In 2012, Wealth-X estimated Tsao’s private fortune to be US$820 million and IMC Group, the company he founded in 1966, has more than 10,500 employees and contractors. Photo: SCMP

Tsao adjusted his sails to suit the prevailing political weather but he never wasted his time attempting to change the wind direction. “I always kept politics at arm’s length,” he wrote.

In 1991, as anxiety in Hong Kong increased about the pending return of Hong Kong to China, Tsao caused a stir when he moved his entire shipping operation to Singapore.

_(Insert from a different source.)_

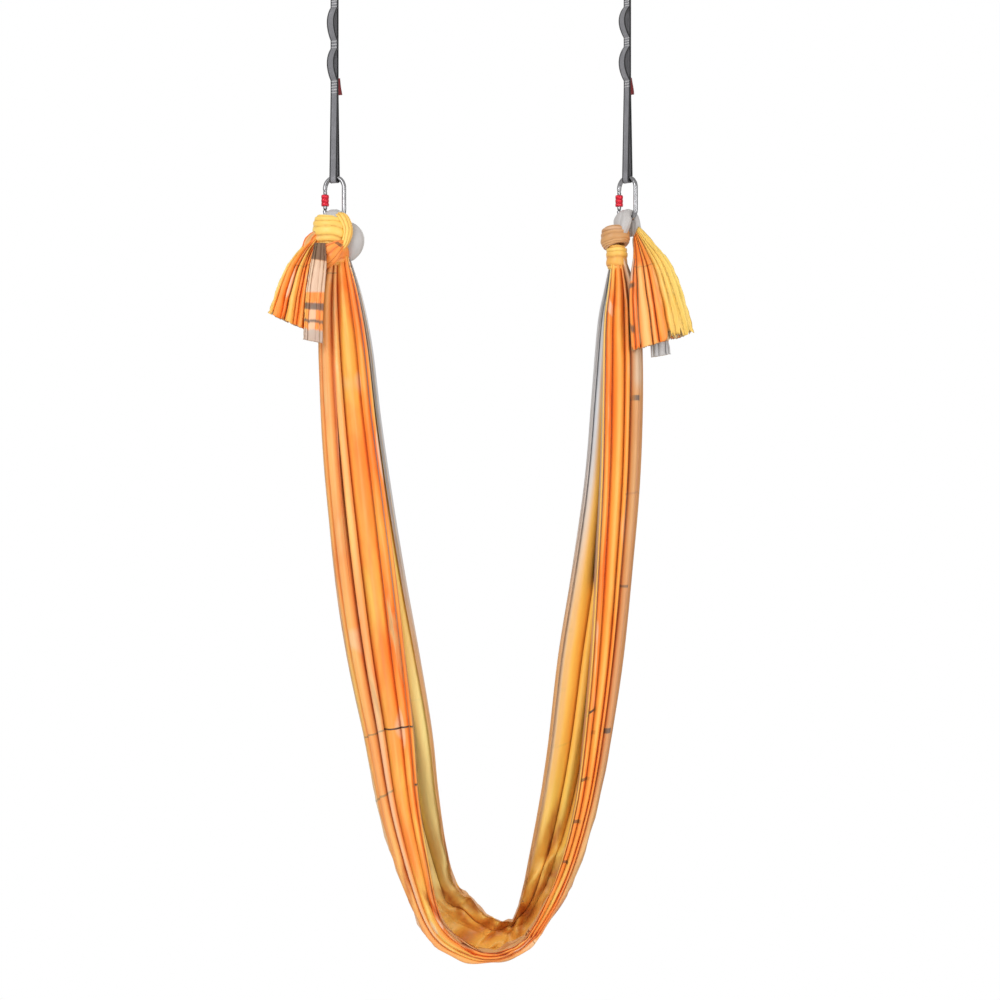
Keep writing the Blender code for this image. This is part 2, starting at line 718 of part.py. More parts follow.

Those turbulent days in Shanghai and Hong Kong made self-discipline, hard work and frugality the key to Tsao’s approach to life, and according to those that knew him, this approach could make “The Chairman” – as he was known – appear cold and remote.

“He was not really a team player. A brilliant man but something of a loner – certainly not a member of the Hong Kong shipowners’ clique,” says Hardy. Others who worked with him admit that while he made a huge contribution to Asian shipping, he could also be strong-willed and difficult to work with.

My Sixty Years – Turbulent Sailing, by Frank Tsao.

Hardy says that in the 55 years of their relationship, he never received an invitation to Tsao’s home.

“Today, what makes me feel proud and honoured are my family and children,” wrote Tsao. But of the 216 pages in his autobiography, fewer than six are devoted to his family, and there is a notable absence of affectionate anecdotes about his four children. Tsao’s family declined a request for an interview or comment.

It is highly unlikely that Tsao would have allowed the current civil unrest in Hong Kong to dent the stability of his business empire. His Hong Kong office was said to be spartan and devoid of any personal mementos, except for one small notice he kept on his desk, which read: “Greed is the source of failure.”